Bonus challenge: Add an alternative path-what if pride had been tempered?
History's Hubris
Learners analyze real historical figures whose overconfidence sparked upheaval-like explorers, leaders, or innovators gone too far. It connects literature to lessons from real life.
Bonus challenge: Predict a modern example of hubris in current events (fictional or real).
Hubris Breakdown
This worksheet dives into what triggers hubris-flattery, success, power-then maps the tipping point into downfall. It's cause-and-effect plus moral reflection. Great for essay prep.
Bonus challenge: Rewrite a headline-sized sentence that links hubris to consequence with flair.
Hubris Explorer
Students survey various texts or stories to find and compare different forms of pride-hubris as ambition, arrogance, or blind confidence. It's literary trendspotting.
Bonus challenge: Create a mini-timeline of hubris displays across texts they've read.
Hubris Handbook
A mini-guide where students create tips on how not to fall into hubris traps-think "Page 1: Don't ignore wise counsel." It's self-awareness meets writing craft.

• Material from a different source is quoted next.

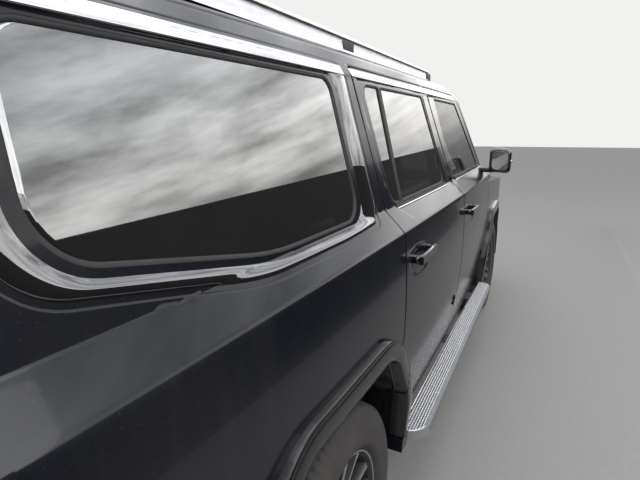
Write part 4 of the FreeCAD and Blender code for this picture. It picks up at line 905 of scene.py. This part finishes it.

Bonus challenge: Sketch an illustrated "hubris vs. humility" billboard.
Hubris in Action
Analyze a short scene where pride triggers an immediate fallout. Students pinpoint the moment hubris changes direction. It's drama in motion.
Bonus challenge: Turn the scene into a comic strip with thought bubbles showing hubristic thoughts.
Hubris Tracker
Students keep a journal or log of prideful moves in stories, media, or history. It builds awareness over time.

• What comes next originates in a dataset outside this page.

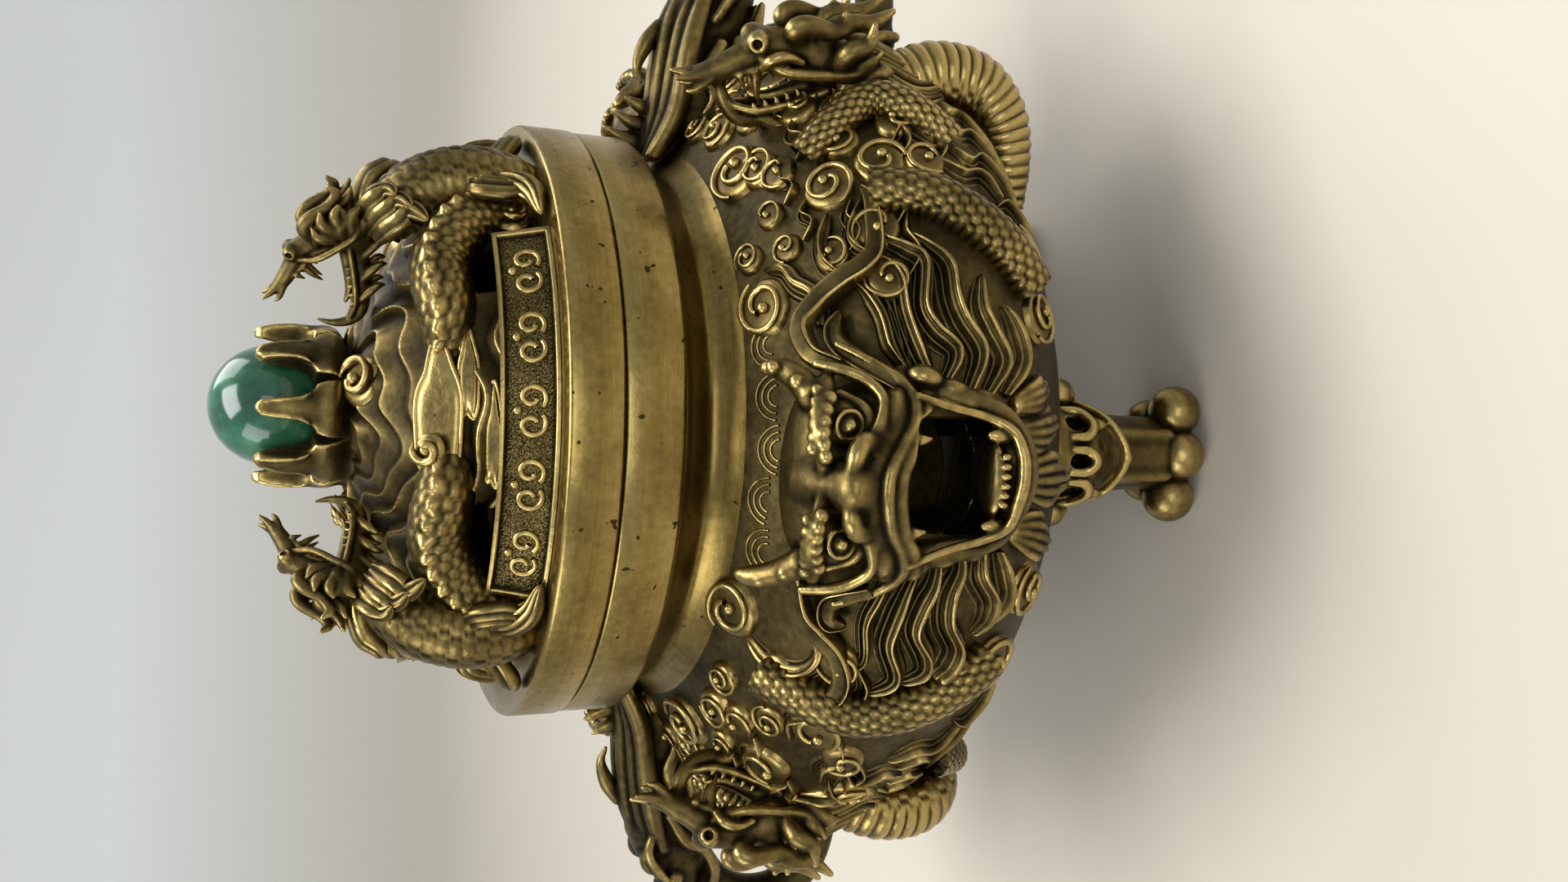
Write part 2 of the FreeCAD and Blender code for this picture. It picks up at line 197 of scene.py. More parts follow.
# Clay: solid forms blended smoothly into each other, then skinned
class Clay:
    """A box of distances to the nearest surface, negative inside the form."""

    def __init__(self, low, high, voxel=0.5):
        self.low, self.voxel = np.array(low, float), voxel
        count = np.ceil((np.array(high, float) - self.low) / voxel).astype(int) + 1
        self.field = np.full(count, 3.0, np.float32)

    def window(self, low, high):
        """The part of the field between two corners, and its points."""
        i = np.clip(np.floor((np.array(low) - self.low) / self.voxel).astype(int), 0, self.field.shape)
        j = np.clip(np.ceil((np.array(high) - self.low) / self.voxel).astype(int) + 1, 0, self.field.shape)
        region = tuple(slice(a, b) for a, b in zip(i, j))
        axes = [self.low[k] + self.voxel * np.arange(i[k], j[k]) for k in range(3)]
        return region, np.stack(np.meshgrid(*axes, indexing="ij"), -1)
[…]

Bonus challenge: Reflect on a time they felt hubristic and write how the story could've turned out differently.
Hubris vs. Traits
Mistake confident traits for hubris? This worksheet helps students distinguish ambition or pride from true overreach. It sharpens characterization skills.

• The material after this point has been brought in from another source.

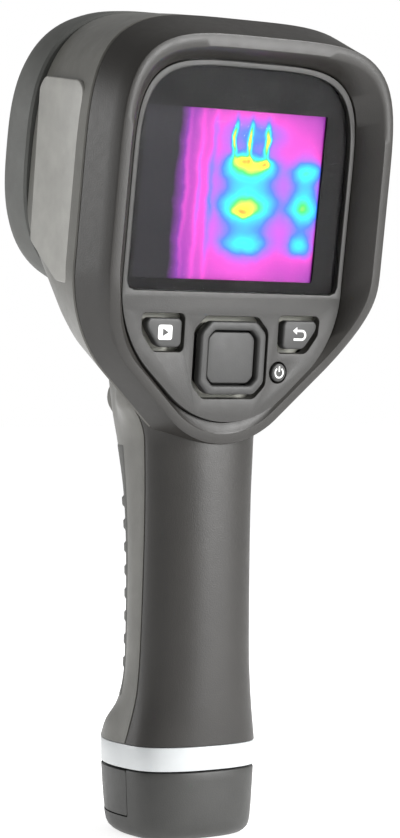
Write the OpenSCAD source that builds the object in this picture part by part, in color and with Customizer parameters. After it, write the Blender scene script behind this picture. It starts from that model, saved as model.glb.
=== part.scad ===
// Pistol-grip thermal imaging camera with its handle axis along +Z.
// Origin: the middle of the flat bottom of the battery base. +Y is where the lens looks,
// -Y is towards the user and +X is the user's right.

/* [Head] */
// Width of the head across the back shell
head_w = 95; // [93:0.5:97]
// Height of the head's top above the screen's centre
head_top = 46; // [45:0.5:47]
// Depth of the back shell between the screen rim and the shell seam
seam_depth = 8; // [7:0.5:9]
// Distance from the screen plate to the front of the bumper
bumper_depth = 60; // [58:1:62]
// Tilt of the screen from the handle axis
head_tilt = 7.5; // [6:0.5:9]

/* [Screen] */
// Visible width of the 3 inch display
screen_w = 61; // [60:0.5:62]
// Visible height of the 3 inch display
screen_h = 45.7; // [45:0.1:46]
// Half the width of the glass
glass_half_w = 35.8; // [35:0.1:36]

/* [Handle] */
// Half the width of the handle where it is held
handle_half_w = 17; // [16.5:0.1:17.5]
// Distance from the handle axis to its back surface
handle_back = 13.5; // [13:0.1:14]
// Wall of the shells
wall = 2.2; // [2:0.1:2.4]

/* [Battery] */
// Height of the battery base below the collar
base_h = 18.7; // [18:0.1:18.7]
// Diameter of the cell
cell_d = 18.3; // [18:0.1:18.5]
// Length of the cell
cell_h = 65; // [64:0.5:66]

/* [Hidden] */
$fn = 64;
cut = 0.01;

// Heights in this file are counted from a plane that lies foot below the battery base.
foot = 4.5;
module standing() translate([0, 0, -foot]) children();

// Head frame: x to the right, y up the screen, z out of the screen towards the user.
head_y = -22.5;
head_z = 180;
module in_head() translate([0, head_y, head_z]) rotate([90 + head_tilt, 0, 0]) children();
// A point of the head frame in the handle's frame.
function head_to_row(p) = [p[0],
  head_y - p[1] * sin(head_tilt) - p[2] * cos(head_tilt),
  head_z + p[1] * cos(head_tilt) - p[2] * sin(head_tilt)];

// Keypad frame: the lower part of the plate leans out by keypad_tilt below keypad_top.
keypad_top = -26;
keypad_tilt = 2.9;
module in_keypad() in_head() translate([0, keypad_top, 0]) rotate([-keypad_tilt, 0, 0])
  translate([0, -keypad_top, 0]) children();

// ---- outlines ----
flank = 41.4;
top_step = 10;
corner_steps = 5;
tip_steps = 8;
function superellipse(a, hw, hh, p) =
  [cos(a), sin(a)] / pow(pow(abs(cos(a)) / hw, p) + pow(abs(sin(a)) / hh, p), 1 / p);
function arc(c, r, a0, a1, steps) =
  [for (i = [0:steps]) let (a = a0 + (a1 - a0) * i / steps) c + r * [cos(a), sin(a)]];
// Outline of the head: a squarish arch above, flanks that close on a round tip below.
function head_ring(hw, top, p, corner_r, tip_r, bottom) = let (
    tip = [0, tip_r - bottom],
    reach = tip_r - cos(flank) * tip[1],
    cx = hw - corner_r,
    cy = (sin(flank) * cx + corner_r - reach) / cos(flank))
  concat(
    [for (a = [0:top_step:180]) superellipse(a, hw, top, p)],
    arc([-cx, cy], corner_r, 180, 270 - flank, corner_steps),
    arc(tip, tip_r, 270 - flank, 270 + flank, tip_steps),
    arc([cx, cy], corner_r, 270 + flank, 360, corner_steps));
function at_depth(ring, n) = [for (p = ring) [p[0], p[1], n]];

// Solid through rings of equal length, each ring counter-clockwise seen from above.
module loft(rings) {
  n = len(rings[0]);
  m = len(rings);
  sides = [for (i = [0:m - 2], j = [0:n - 1])
    [i * n + j, (i + 1) * n + j, (i + 1) * n + (j + 1) % n, i * n + (j + 1) % n]];
  polyhedron(points = [for (r = rings) each r],
    faces = concat([[for (j = [0:n - 1]) j]], sides, [[for (j = [n - 1:-1:0]) (m - 1) * n + j]]),
    convexity = 6);
}

// Plate between two depths of the head frame, cut from an outline.
module slab(outline, n0, n1) translate([0, 0, n0]) linear_extrude(n1 - n0) polygon(outline);
module block(lo, hi) translate(lo) cube(hi - lo);
module cyl_between(p, r, n0, n1) translate([p[0], p[1], n0]) cylinder(r = r, h = n1 - n0);

// ---- head ----
rim_n = 6.2;
rim_low_n = 0.9;
rim_fold_top = -24;
rim_fold_h = 24;
function smooth(t) = let (s = min(1, max(0, t))) s * s * (3 - 2 * s);
function rim_height(v) = rim_low_n + (rim_n - rim_low_n) * smooth((v - rim_fold_top) / rim_fold_h + 1);
rim_half_w = head_w / 2 - 1.4;
rim_top = 42.1;
tip_bottom = 68.5;
front_n = -44;
ring_center = 6;

module head_outer(inset) loft([
  at_depth(head_ring(40.4 - inset, head_top - 0.4 - inset, 3, 22, 40 - inset, 40 - inset), front_n),
  at_depth(head_ring(head_w / 2 - 3.8 - inset, head_top - inset, 3.6, 34, 34 - inset, 62 - inset), -24),
  at_depth(head_ring(head_w / 2 - inset, head_top - inset, 4.1, 38, 30 - inset, 71 - inset), -seam_depth),
  at_depth(head_ring(rim_half_w - inset, rim_top - inset, 4.25, 38, 27.6, tip_bottom - inset), rim_n)]);

// What lies in front of the rim, to be cut away: the rim folds back below the screen.
module above_rim() rotate([90, 0, 90]) translate([0, 0, -60]) linear_extrude(120)
  polygon(concat([for (v = [rim_fold_top:-4:-56]) [v, rim_height(v)]],
    [[-80, rim_low_n], [-80, 12], [rim_fold_top, 12]]));

plate_outline = head_ring(37.3, 34.8, 4.4, 30, 30, 62.1);
module recess() {
  loft([
    at_depth(head_ring(37.5, 35, 4.4, 30, 30, 62.3), 0),
    at_depth(head_ring(42.4, 38, 4.6, 35, 26, 64.8), rim_n + 0.1)]);
  slab(head_ring(37.5, 35, 4.4, 30, 30, 62.3), -2, cut);
  slab(head_ring(35.3, 33, 4.4, 28, 28, 60), -3.6, -2 + cut);
}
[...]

Bonus challenge: Pick a "heroic" trait and add a sentence that flips it into hubris-then fix it.
Icarus Insights
Focusing on the myth of Icarus, students examine imagery, warnings ignored, and how metaphor carries moral weight. It's myth as mirror.
Bonus challenge: Write a modern "flying too close to the sun" metaphor for a 21st-century scenario.
Myth Match-Up
Match myths, characters, and hubris outcomes-like Prometheus vs. Zeus, Oedipus vs. fate. It's mythology-centered logic puzzle.
Bonus challenge: Invent a myth pairing a new mythological figure with a hubristic twist.
Oedipus Prophecy
Students dissect how Oedipus tries to outsmart fate and how pride blinds him to truth. It explores irony, theme, and narrative structure.
Bonus challenge: Write a short prophecy about yourself that hints at your own hubristic arc-in a poetic tone.
Real-World Hubris
Students analyze modern examples (fictionalized) of hubris-corporate moguls, sports stars, tech geniuses-and track story arcs. It brings universal themes to real life.
Bonus challenge: Pitch a cautionary TED Talk titled "The Danger of Too Much Me."
Understanding Hubris As A Literary Device
Hubris is extreme pride or arrogance-when a character believes they're invincible, unstoppable, or above limits. Often, this pride masks flaws and ignores warnings, setting the path for their undoing.
In literature, hubris drives the tragic arc: the overconfident decision, the ignored omen, the challenge to the gods-and the inevitable fall. From ancient myths to modern drama, it remains a powerful moral device.
You can spot hubris when a character defies harm, dismisses counsel, or rationalizes reckless ambition. If the narrative signals looming ruin right after a boast or defiance, hubris is likely in play.
Emotionally, hubris teaches humility. Readers feel that pull between admiration and dread-watching someone reach too high, only to come tumbling down. That's catharsis and caution rolled into one.
Related terms include tragic flaw (hamartia), pride, and fatal flaw. Common pitfalls in identifying hubris include mistaking confidence for arrogance-or missing that hubris often blindspots the character to truth.
Well Known Uses Of Hubris
Hubris is everywhere-from Greek tragedy to modern blockbusters-warning us that pride comes before a fall.
Example 1: In Oedipus Rex, Oedipus's desire to outwit fate-thinking he can escape the prophecy-directly leads to its fulfilment. His pride blinds him to truth.
Example 2: In the myth of Icarus, he flies too close to the sun despite clear warnings. Because of his overconfidence, his wax wings melt and he plummets to his death. Classic hubris lesson.